Leanne Piggott is an award-winning and highly-skilled curriculum designer and university teacher. Public deliberations require deep learning by participants who come to a gathering with different levels of knowledge and understanding about a topic.
As facilitators increasingly move public deliberations online, understanding the principles of transformative learning has become even more important. Anything less keeps us in the domain of opinion collection only and deliberative democracy promises so much more than that. Leanne Piggott shares her approach to adult learning in this interview. It will be of value to all deliberative designers.
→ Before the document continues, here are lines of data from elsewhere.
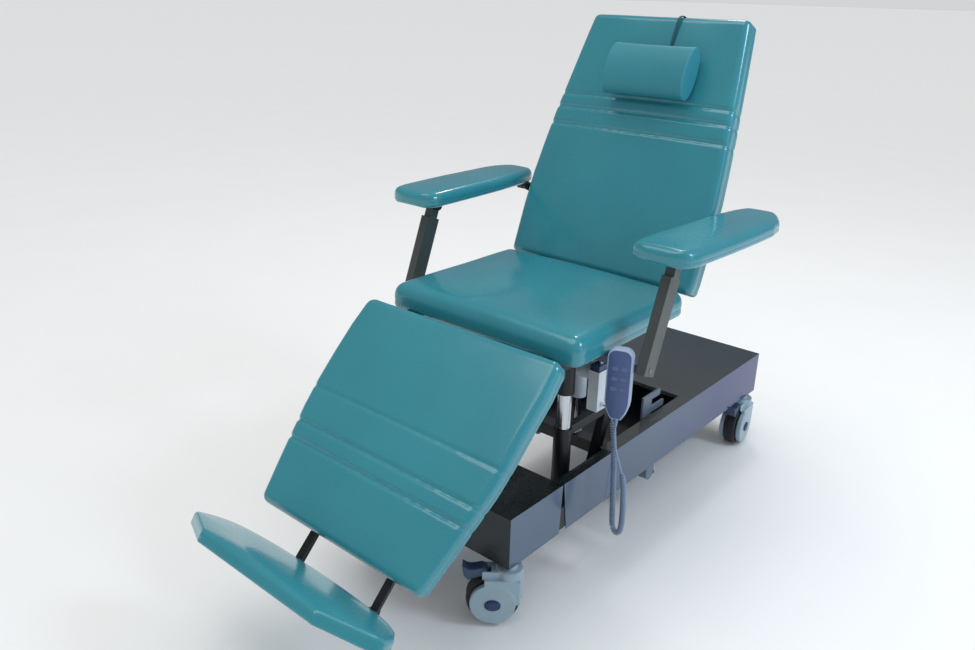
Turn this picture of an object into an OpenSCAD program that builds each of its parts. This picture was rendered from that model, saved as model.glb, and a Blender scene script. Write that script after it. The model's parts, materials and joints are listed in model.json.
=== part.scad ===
/* [Base] */
// Width over the sheet-metal base
base_w = 446; // [430:2:470]
// Height of the base sheets
base_h = 133; // [128:1:145]
// Length of the closed box at the front
box_l = 197; // [180:1:205]
// Length of the side panels between box and rear cover
side_l = 208; // [200:1:212]
// Length of the rear cover
cover_l = 878; // [850:1:900]
// Thickness of the base sheets
sheet_t = 2; // [1.5:0.1:2.5]
// Depth of the cut-out in the rear cover
cutout_l = 410; // [380:5:440]
// Diameter of the lift columns
column_d = 45; // [40:1:50]

/* [Casters] */
// Diameter of the wheels
wheel_d = 125; // [120:1:130]
// Width of the wheels
wheel_w = 34; // [30:1:36]
// Trail of a wheel behind its stem
caster_trail = 38; // [34:1:40]

/* [Seat] */
// Width of the seat cushion
seat_w = 572; // [550:2:576]
// Length of the seat cushion
seat_l = 472; // [460:1:476]
// Thickness of the seat cushion at its edge
seat_t = 50; // [44:1:52]
// Height of the seat frame's pivots above the floor
pivot_z = 602; // [592:1:612]

/* [Backrest] */
// Length of the back cushion
back_l = 711; // [670:1:725]
// Width of the back cushion at its lower end
back_w = 578; // [560:2:580]
// Thickness of the back cushion at its edge
back_t = 56; // [48:1:58]
// Lean of the backrest from upright
back_lean = 23.9; // [20:0.1:28]

/* [Leg rest] */
// Length of the leg cushion
leg_l = 541; // [505:1:550]
// Width of the leg cushion at its top
leg_w = 600; // [576:2:606]
// Thickness of the leg cushion
leg_t = 42; // [36:1:46]
// Slope of the leg rest
leg_slope = 45; // [42:1:48]

/* [Footrest] */
// Width of the foot plate
foot_w = 606; // [560:2:620]
// Depth of the foot plate
foot_d = 171; // [160:1:180]

/* [Armrests] */
// Length of an arm pad
pad_l = 496; // [470:1:505]
// Width of an arm pad
pad_w = 166; // [150:1:170]
// Thickness of an arm pad's cushion
pad_t = 30; // [26:1:34]
// Length of an arm post between its pivots
post_l = 245.5; // [235:0.5:255]

/* [Handset] */
// Width of the handset
hand_w = 57; // [54:1:60]
// Length of the handset
hand_l = 170; // [160:1:176]
// Thickness of the handset
hand_t = 25; // [22:1:27]
// Diameter of the handset's cable
cable_d = 4.6; // [4:0.1:5]

/* [Hidden] */
round_n = 36;
over = 1;
gap = 0.3;
fit = 0.06;

// Base places
base_front_y = -387;
base_half = base_w / 2;
plate_t = 8;
stem_space = 27;
base_z = wheel_d + stem_space;
base_top = base_z + base_h;
box_rear_y = base_front_y + box_l;
box_seam = 4;
side_seam = 1;
side_front_y = box_rear_y + box_seam;
side_rear_y = side_front_y + side_l;
cover_front_y = side_rear_y + side_seam;
cover_rear_y = cover_front_y + cover_l;
box_slant = 6;
side_slant = 19;
cover_slant = 22;
strip_w = 38;
flange_w = 25;

// Base frame
rail_w = 40;
rail_h = 60;
rail_wall = 3;
rail_x1 = base_half - sheet_t;
rail_x0 = rail_x1 - rail_w;
rail_z0 = base_z + plate_t;
rail_z1 = rail_z0 + rail_h;
cross_w = 40;
cross_h = 35;
cross_front_y = -330;
column_y = -100;
lift_y = 150;
cross_rear_y = 780;
plate_l = 96;
plate_front = 18;

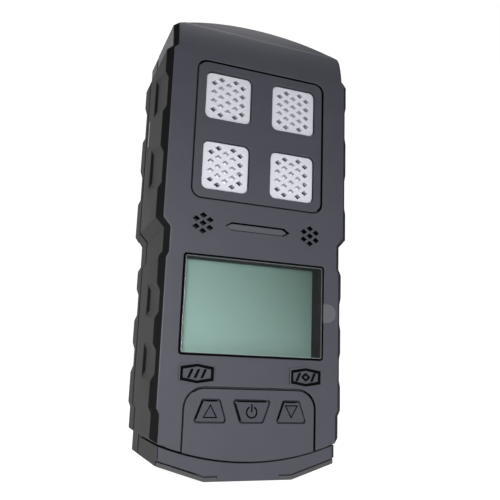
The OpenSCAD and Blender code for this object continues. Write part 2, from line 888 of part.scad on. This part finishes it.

Associate Professor Leanne Piggott (SFHEA) is CSI UNSW’s Co-Director of Education and before joining CSI in 2016, held a number of senior leadership and management positions at The University of Sydney.
Her decades of higher education experience in program development and teaching include expertise in online learning and work-integrated learning, and her achievements have been recognised locally, nationally and internationally – including a Dean’s Citation for Teaching, an Australian College of Educators’ National Teaching Award, and most recently in 2019 she was awarded a Senior Fellowship by the UK-based Higher Education Academy.
In addition to Leanne’s management and educational expertise she has research interests in shared value creation – developing sustainable business models that achieve both social and financial returns – and in how a systems approach can help to understand and address more effectively complex, multi-dimensional and multi-scale problems.
Her contribution to knowledge development spans the fields of education, international relations, and energy and food security.
In 2019, Leanne was appointed (part-time) as UNSW’s inaugural Academic Director of WIL Central in the Office of the Pro-Vice Chancellor (Education) where she leads university strategy and central operations in enhancing students’ opportunities for work integrated learning.
Leanne completed her Doctor of Philosophy at The University of Sydney in 2002, for which she received a three-year Australian Postgraduate Research Award.
In 1990, she completed a Master of Philosophy in Oriental Studies at The University of Oxford, for which she was awarded a two-year Wingate Scholarship from the Wingate Foundation in London.